Однако в то самое время, когда верхи предпринимательского класса были готовы отказаться от предрассудков прошлого, происходит своеобразная демократизация антисемитизма - идеология идет в массы, превращаясь в знамя правых националистических партий, апеллирующих к мелкой буржуазии. Это был неприятный сюрприз для буржуазных немецких евреев, искренне поддерживавших формирование империи.

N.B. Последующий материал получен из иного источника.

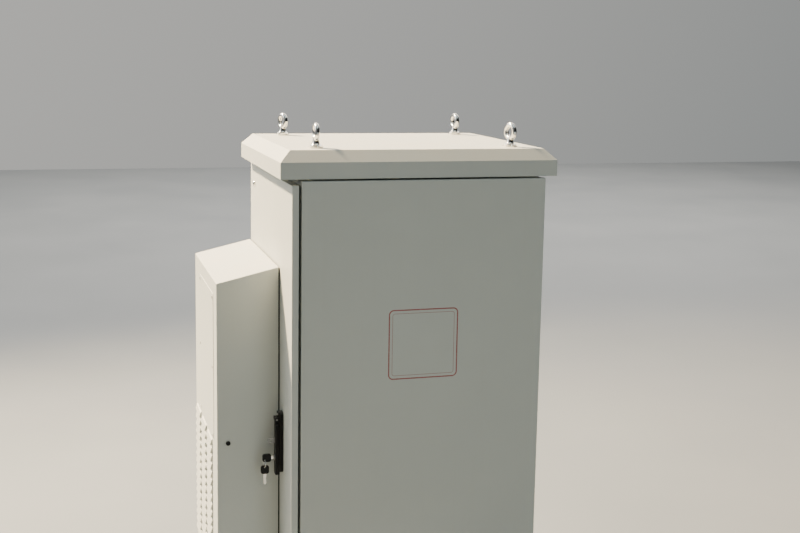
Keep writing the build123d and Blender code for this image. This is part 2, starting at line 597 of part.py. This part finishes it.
# ----------------------------------------------------------- air conditioner
LOUV_W, LOUV_GAP, LOUV_N, LOUV_PITCH, LOUV_Z0 = 93.0, 34.0, 17, 23.2, 563.0
LOUV_X = [-286.0 + i * (LOUV_W + LOUV_GAP) for i in range(3)]
LOUV_OUT = 6.6
with BuildPart() as ac_housing:
    with BuildSketch(Plane.YZ.offset(AC_X0)):
        with BuildLine():
            Polyline((AC_YW, AC_Z0), (AC_YO, AC_Z0), (AC_YO, AC_ZO), (AC_YW, AC_ZW),
                     (AC_YW, AC_Z0))
        make_face()
    extrude(amount=AC_X1 - AC_X0)
    fillet(ac_housing.edges().filter_by(lambda e: abs(e.center().Y - AC_YW) > 1.0), 2.5)
    with BuildSketch(Plane.YZ.offset(AC_X0 + AC_T)):
        with BuildLine():
            Polyline((AC_YW, AC_Z0 + AC_T), (AC_YO + AC_T, AC_Z0 + AC_T),
                     (AC_YO + AC_T, AC_ZO - AC_T), (AC_YW, AC_ZW - AC_T - 0.1),
                     (AC_YW, AC_Z0 + AC_T))
        make_face()
    extrude(amount=AC_X1 - AC_X0 - 2 * AC_T, mode=Mode.SUBTRACT)
    # Pressed louvres: a hood over each slot, closed at the top and both ends.
    for lx in LOUV_X:
        with BuildSketch(facing(AC_YO + AC_T)):
            for i in range(LOUV_N):
                z = LOUV_Z0 + i * LOUV_PITCH
                with Locations((lx + LOUV_W / 2, z + 7.5)):
                    Rectangle(LOUV_W - 4, 10)
        extrude(amount=AC_T, mode=Mode.SUBTRACT)
        with BuildSketch(Plane.YZ.offset(lx)):
            for i in range(LOUV_N):
                z = LOUV_Z0 + i * LOUV_PITCH
                with BuildLine():
                    Polyline((AC_YO + 0.2, z + 19.0), (AC_YO - 3.4, z + 16.4),
                             (AC_YO - LOUV_OUT, z + 5.0), (AC_YO - LOUV_OUT, z + 1.6),
                             (AC_YO - LOUV_OUT + 1.2, z + 1.6), (AC_YO - LOUV_OUT + 1.2, z + 4.8),
                             (AC_YO - 2.5, z + 15.2), (AC_YO + 0.2, z + 17.2),
                             (AC_YO + 0.2, z + 19.0))
                make_face()
        extrude(amount=LOUV_W)
        for cx in (lx, lx + LOUV_W - 1.2):
            with BuildSketch(Plane.YZ.offset(cx)):
                for i in range(LOUV_N):
                    z = LOUV_Z0 + i * LOUV_PITCH
                    with BuildLine():
                        Polyline((AC_YO + 0.2, z + 18.6), (AC_YO - 3.4, z + 16.4),
                                 (AC_YO - LOUV_OUT, z + 5.0), (AC_YO - LOUV_OUT, z + 1.6),
                                 (AC_YO + 0.2, z + 1.6), (AC_YO + 0.2, z + 18.6))
                    make_face()
            extrude(amount=1.2)
    rod_x(YF - 139, 971, AC_X1 - AC_T, AC_X1, 4.6, Mode.SUBTRACT)
    rod_x(YF - 139, 971, AC_X0, AC_X0 + AC_T, 4.6, Mode.SUBTRACT)
ac_housing.part.label = "ac_housing"
export_step(ac_housing.part, "parts/ac_housing.step")

with BuildPart() as ac_seal:
    block(AC_X0 + 2, AC_X1 - 2, AC_YW, YF, AC_Z0 + 2, AC_ZW - 3)
    block(AC_X0 + 16, AC_X1 - 16, AC_YW, YF, AC_Z0 + 16, AC_ZW - 17, mode=Mode.SUBTRACT)
ac_seal.part.label = "ac_seal"
export_step(ac_seal.part, "parts/ac_seal.step")

COV_X0, COV_X1, COV_Z0, COV_Z1 = -197.0, 96.0, 962.0, 1367.0
with BuildPart() as ac_service_cover:
    with BuildSketch(facing(AC_YO)):
        with Locations(((COV_X0 + COV_X1) / 2, (COV_Z0 + COV_Z1) / 2)):
            RectangleRounded(COV_X1 - COV_X0, COV_Z1 - COV_Z0, 6)
    extrude(amount=1.2)
    fillet(ac_service_cover.faces().sort_by(Axis.Y)[0].edges(), 0.7)
ac_service_cover.part.label = "ac_service_cover"
export_step(ac_service_cover.part, "parts/ac_service_cover.step")

with BuildPart() as ac_cover_screws:
    for x in (COV_X0 + 11, COV_X1 - 11):
        for z in (COV_Z0 + 11, (COV_Z0 + COV_Z1) / 2, COV_Z1 - 11):
            rod_y(x, z, AC_YO - 3.2, AC_YO - 1.2, 4.2)
            block(x - 2.6, x + 2.6, AC_YO - 3.2, AC_YO - 2.3, z - 0.6, z + 0.6,
                  mode=Mode.SUBTRACT)
ac_cover_screws.part.label = "ac_cover_screws"
export_step(ac_cover_screws.part, "parts/ac_cover_screws.step")

with BuildPart() as ac_side_plugs:
    rod_x(YF - 139, 971, AC_X1 - AC_T, AC_X1, 4.5)
    rod_x(YF - 139, 971, AC_X1, AC_X1 + 2.2, 6.2)
    rod_x(YF - 139, 971, AC_X0, AC_X0 + AC_T, 4.5)
    rod_x(YF - 139, 971, AC_X0 - 2.2, AC_X0, 6.2)
ac_side_plugs.part.label = "ac_side_plugs"
export_step(ac_side_plugs.part, "parts/ac_side_plugs.step")

with BuildPart() as ac_divider:
    block(AC_X0 + 2, AC_X1 - 2, AC_YO + 2, AC_YW, 950, 953)
ac_divider.part.label = "ac_divider"
export_step(ac_divider.part, "parts/ac_divider.step")

# Inner cover with two grilles, on the room side of the door.
with BuildPart() as ac_inner_cover:
    block(-250, 90, YF + SHEET, YF + 42, 570, 1405)
    fillet(ac_inner_cover.faces().sort_by(Axis.Y)[-1].edges(), 4)
    block(-248.5, 88.5, YF + SHEET, YF + 40.5, 571.5, 1403.5, mode=Mode.SUBTRACT)
    for z0 in (600, 1200):
        with BuildSketch(facing(YF + 42)):
            for i in range(9):
                with Locations((-80, z0 + i * 20)):
                    SlotOverall(270, 9)
        extrude(amount=2, mode=Mode.SUBTRACT)
ac_inner_cover.part.label = "ac_inner_cover"
export_step(ac_inner_cover.part, "parts/ac_inner_cover.step")

with BuildPart() as condenser_coil:
    block(-300, 135, YF - 45, YF - 17, 556, 946)
condenser_coil.part.label = "condenser_coil"
export_step(condenser_coil.part, "parts/condenser_coil.step")

with BuildPart() as evaporator_coil:
    block(-290, 10, YF - 45, YF - 17, 1170, 1400)
evaporator_coil.part.label = "evaporator_coil"
export_step(evaporator_coil.part, "parts/evaporator_coil.step")

with BuildPart() as compressor:
    with BuildSketch(Plane(origin=(90, YF - 86, 953), x_dir=(1, 0, 0), z_dir=(0, -1, 0))):
        with BuildLine():
            Polyline((0, 0), (54, 0), (54, 4), (46, 8), (46, 128))
            ThreePointArc((46, 128), (36, 150), (14, 160))
            Polyline((14, 160), (0, 160), (0, 0))
        make_face()
    revolve(axis=Axis((90, YF - 86, 0), (0, 0, 1)))
compressor.part.label = "compressor"
export_step(compressor.part, "parts/compressor.step")

with BuildPart() as fan_shrouds:
    block(AC_X0 + 2, AC_X1 - 2, YF - 122, YF - 120, 533, 950)
    rod_y(FAN_X, FAN_Z, YF - 122, YF - 120, 112, Mode.SUBTRACT)
    block(FAN_X - 14, FAN_X + 14, YF - 104, YF - 102, 533, 950)
    block(FAN_X - 14, FAN_X + 14, YF - 122, YF - 102, 533, 540)
    block(FAN_X - 14, FAN_X + 14, YF - 122, YF - 102, 943, 950)
    rod_y(FAN_X, FAN_Z, YF - 104, YF - 102, 4.5, Mode.SUBTRACT)
    block(AC_X0 + 2, 10, YF - 122, YF - 120, 1170, 1402)
    rod_y(BLOW_X, BLOW_Z, YF - 122, YF - 120, 82, Mode.SUBTRACT)
    block(BLOW_X - 14, BLOW_X + 14, YF - 104, YF - 102, 1170, 1402)
    block(BLOW_X - 14, BLOW_X + 14, YF - 122, YF - 102, 1170, 1177)
    block(BLOW_X - 14, BLOW_X + 14, YF - 122, YF - 102, 1395, 1402)
    rod_y(BLOW_X, BLOW_Z, YF - 104, YF - 102, 4.5, Mode.SUBTRACT)
fan_shrouds.part.label = "fan_shrouds"
export_step(fan_shrouds.part, "parts/fan_shrouds.step")

with BuildPart() as fan_motors:
    for mx, mz in ((FAN_X, FAN_Z), (BLOW_X, BLOW_Z)):
        rod_y(mx, mz, YF - 102, YF - 60, 30)
        rod_y(mx, mz, YF - 132, YF - 102, 4.0)
fan_motors.part.label = "fan_motors"
export_step(fan_motors.part, "parts/fan_motors.step")

with BuildPart() as condenser_fan:
    rod_y(FAN_X, FAN_Z, YF - 133, YF - 107, 30)
    for k in range(5):
        a = radians(72 * k + 18)
        c = (FAN_X + cos(a) * 63, YF - 120, FAN_Z + sin(a) * 63)
        radial = Vector(cos(a), 0, sin(a))
        tang = Vector(-sin(a), 0, cos(a))
        pitch = radians(32)
        chord = tang * cos(pitch) + Vector(0, 1, 0) * sin(pitch)
        with Locations(Plane(origin=c, x_dir=radial, z_dir=radial.cross(chord))):
            Box(78, 44, 2.2)
    rod_y(FAN_X, FAN_Z, YF - 133, YF - 107, 4.05, Mode.SUBTRACT)
condenser_fan.part.label = "condenser_fan"
export_step(condenser_fan.part, "parts/condenser_fan.step")

with BuildPart() as blower_wheel:
    rod_y(BLOW_X, BLOW_Z, YF - 110, YF - 107, 72)
    rod_y(BLOW_X, BLOW_Z, YF - 133, YF - 107, 12)
    with BuildSketch(facing(YF - 155)):
        with Locations((BLOW_X, BLOW_Z)):
            Circle(72)
            Circle(60, mode=Mode.SUBTRACT)
    extrude(amount=3)
    with BuildSketch(facing(YF - 110)):
        with Locations((BLOW_X, BLOW_Z)):
            with PolarLocations(66, 30):
                Rectangle(11, 1.6)
    extrude(amount=46)
    rod_y(BLOW_X, BLOW_Z, YF - 133, YF - 107, 4.05, Mode.SUBTRACT)
blower_wheel.part.label = "blower_wheel"
export_step(blower_wheel.part, "parts/blower_wheel.step")
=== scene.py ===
"""Looks of the roadside utility cabinet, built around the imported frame."""
import json
import math

import bmesh
import bpy
from mathutils import Matrix, Vector


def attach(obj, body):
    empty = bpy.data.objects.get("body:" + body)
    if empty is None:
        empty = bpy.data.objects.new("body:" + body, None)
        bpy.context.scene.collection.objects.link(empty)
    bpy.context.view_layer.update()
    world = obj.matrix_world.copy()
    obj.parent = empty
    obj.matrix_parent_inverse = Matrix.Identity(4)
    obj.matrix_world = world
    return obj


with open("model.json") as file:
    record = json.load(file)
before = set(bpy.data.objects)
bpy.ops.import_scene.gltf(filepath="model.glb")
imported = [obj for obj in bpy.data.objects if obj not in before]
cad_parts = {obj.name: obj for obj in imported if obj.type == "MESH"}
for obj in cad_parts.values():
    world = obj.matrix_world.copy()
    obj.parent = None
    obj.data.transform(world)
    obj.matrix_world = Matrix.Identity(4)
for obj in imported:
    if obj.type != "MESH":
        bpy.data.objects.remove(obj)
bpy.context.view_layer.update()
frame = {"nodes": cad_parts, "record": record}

NODES = frame["nodes"]

SCENE = bpy.context.scene


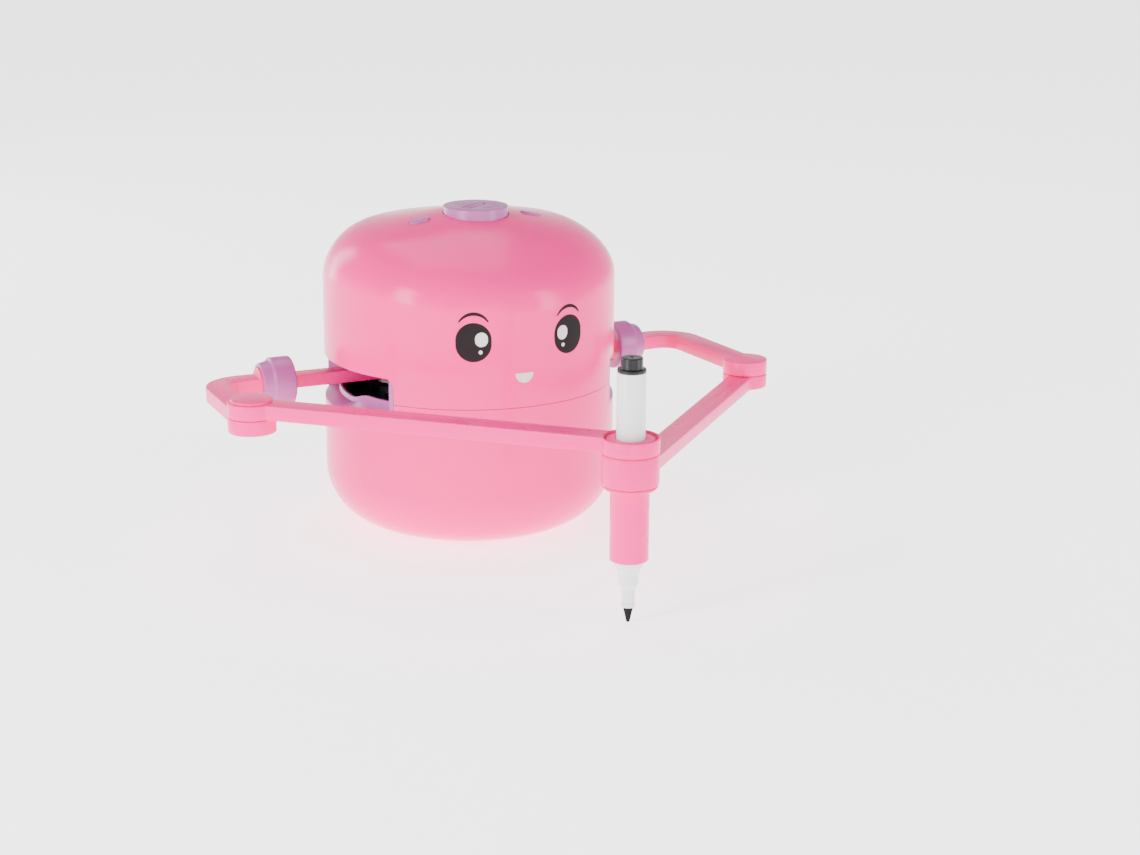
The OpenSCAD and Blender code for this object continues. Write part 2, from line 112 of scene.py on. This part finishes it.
def plastic(name, colour, rough=0.3, spread=0.05, shift=0.05, grain=1600, height=0.03, edge=0.45,
            gloss=0.35, scratches=0.0, painted_shade_radius=None):
    """Moulded plastic: slow colour drift, fine grain, hairline marks, softened edges and, when given a
    radius, painted shade on a shell's inner skin.
    """
    m = Tree(name)
    slow = m.noise(38, 4)
    fine = m.noise(grain, 2)
    dark = tuple(x * (1 - shift) for x in colour)
    light = tuple(min(1, x * (1 + shift)) for x in colour)
    base = m.mix(m.ramp(slow, 0.3, 0.7, 0, 1), rgba(dark), rgba(light))
    speck = m.noise(420, 2)
    base = m.mix(m.ramp(speck, 0.62, 0.78, 0, 0.05), base, rgba(tuple(x * 0.8 for x in colour)))
    if painted_shade_radius is not None:
        # painted shade: the inner skin of the hollow shells is really pink, but inside this radius and
        # height band it is painted nearly black to stand in for its shadow
        x = m.add("SeparateXYZ", i0=m.coord)
        r2 = m.math("ADD", m.math("POWER", x.outputs[0], 2.0), m.math("POWER", x.outputs[1], 2.0))
        r = m.math("SQRT", r2)
        in_painted_shade = m.math("LESS_THAN", r, painted_shade_radius)
        # painted shade: the darkening is kept to the height band of the hollow shells
        low = m.math("MULTIPLY", m.math("GREATER_THAN", x.outputs[2], 0.030),
                     m.math("LESS_THAN", x.outputs[2], 0.118))
        base = m.mix(m.math("MULTIPLY", in_painted_shade, low), base, (0.020, 0.005, 0.009, 1))
    m.set("Base Color", base)
    rr = m.ramp(m.noise(90, 3), 0.3, 0.7, rough - spread, rough + spread)
    if scratches:
        v = m.add("Mapping", Vector=m.coord)
        v.inputs["Scale"].default_value = (900, 60, 900)
        v.inputs["Rotation"].default_value = (0.3, 0.2, 0.5)
        line = m.ramp(m.noise(1.0, 2, 0.5, v.outputs[0]), 0.66, 0.74, 0, scratches)
        rr = m.math("ADD", rr, line)
    m.set("Roughness", rr)
    m.set("IOR", 1.49)
    m.set("Specular IOR Level", gloss)
    bump = m.add("Bump", Strength=height, Distance=0.0004, Height=fine)
    if edge:
        bev = m.add("Bevel", samples=6, Radius=edge * MM)
        m.t.links.new(bev.outputs[0], bump.inputs["Normal"])
    m.t.links.new(bump.outputs[0], m.bsdf.inputs["Normal"])
    return m.mat


def metal(name, colour, rough=0.3):
    m = Tree(name)
    v = m.add("Mapping", Vector=m.coord)
    v.inputs["Scale"].default_value = (400, 400, 4000)
    grain = m.noise(1.0, 3, 0.6, v.outputs[0])
    m.set("Base Color", m.mix(m.ramp(grain, 0.3, 0.7, 0, 1), rgba(colour),
                              rgba(tuple(x * 0.75 for x in colour))))
    m.set("Metallic", 1.0)
    m.set("Roughness", m.ramp(grain, 0.3, 0.7, rough - 0.08, rough + 0.12))
    bump = m.add("Bump", Strength=0.08, Distance=0.0002, Height=grain)
    bev = m.add("Bevel", samples=4, Radius=0.2 * MM)
    m.t.links.new(bev.outputs[0], bump.inputs["Normal"])
    m.t.links.new(bump.outputs[0], m.bsdf.inputs["Normal"])
    return m.mat


def board(name):
    m = Tree(name)
    brick = m.t.nodes.new("ShaderNodeTexBrick")
    brick.inputs["Scale"].default_value = 320
    brick.inputs["Color1"].default_value = (0.012, 0.10, 0.045, 1)
    brick.inputs["Color2"].default_value = (0.018, 0.14, 0.06, 1)
    brick.inputs["Mortar"].default_value = (0.05, 0.28, 0.13, 1)
    m.t.links.new(m.coord, brick.inputs["Vector"])
    pads = m.ramp(m.noise(900), 0.6, 0.7, 0, 0.6)
    m.set("Base Color", m.mix(pads, brick.outputs[0], (0.45, 0.36, 0.12, 1)))
    m.set("Roughness", m.ramp(m.noise(300), 0.3, 0.7, 0.3, 0.5))
    return m.mat


def felt(name):
    m = Tree(name)
    n = m.noise(2600, 5, 0.7)
    m.set("Base Color", m.mix(m.ramp(n, 0.3, 0.7, 0, 1), (0.004, 0.004, 0.005, 1), (0.018, 0.018, 0.02, 1)))
    m.set("Roughness", m.ramp(n, 0.3, 0.7, 0.7, 0.95))
    m.set("Specular IOR Level", 0.1)
    b = m.add("Bump", Strength=0.5, Distance=0.0003, Height=n)
    m.t.links.new(b.outputs[0], m.bsdf.inputs["Normal"])
    return m.mat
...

Выяснилось, что «образ врага», тем более сформированный и отшлифованный за несколько столетий культурной истории, сам по себе имеет пропагандистскую ценность. Он становился удобным средством для манипуляции, оптимальной «ложной целью», на которую можно ориентировать массовый гнев, отвлекая людей от фундаментальных противоречий капиталистической системы. Неправильно думать, будто для немецкого национал-социализма и других форм европейского фашизма антисемитизм был принципиальной идеологической основой - история знает как антисемитские движения, не являвшиеся фашистскими, так и фашистские организации, не являвшиеся антисемитскими. Но антисемитизм оказался идеальным инструментом идеологической мобилизации, великолепным средством пропаганды против интернационалистского рабочего движения. Демоны идеологии начали жить собственной жизнью, диктуя собственную логику. Одно событие тянуло за собой другое. Антисемитизм оказался институционализирован, сделался частью государственной системы германского рейха. Результатом стали концентрационные лагеря и «окончательное решение еврейского вопроса», которое оказалось полной неожиданностью для миллионов вполне интегрированных европейцев иудейского вероисповедания, не веривших, что нечто подобное может быть совершено немцами, этим цивилизованнейшим народом.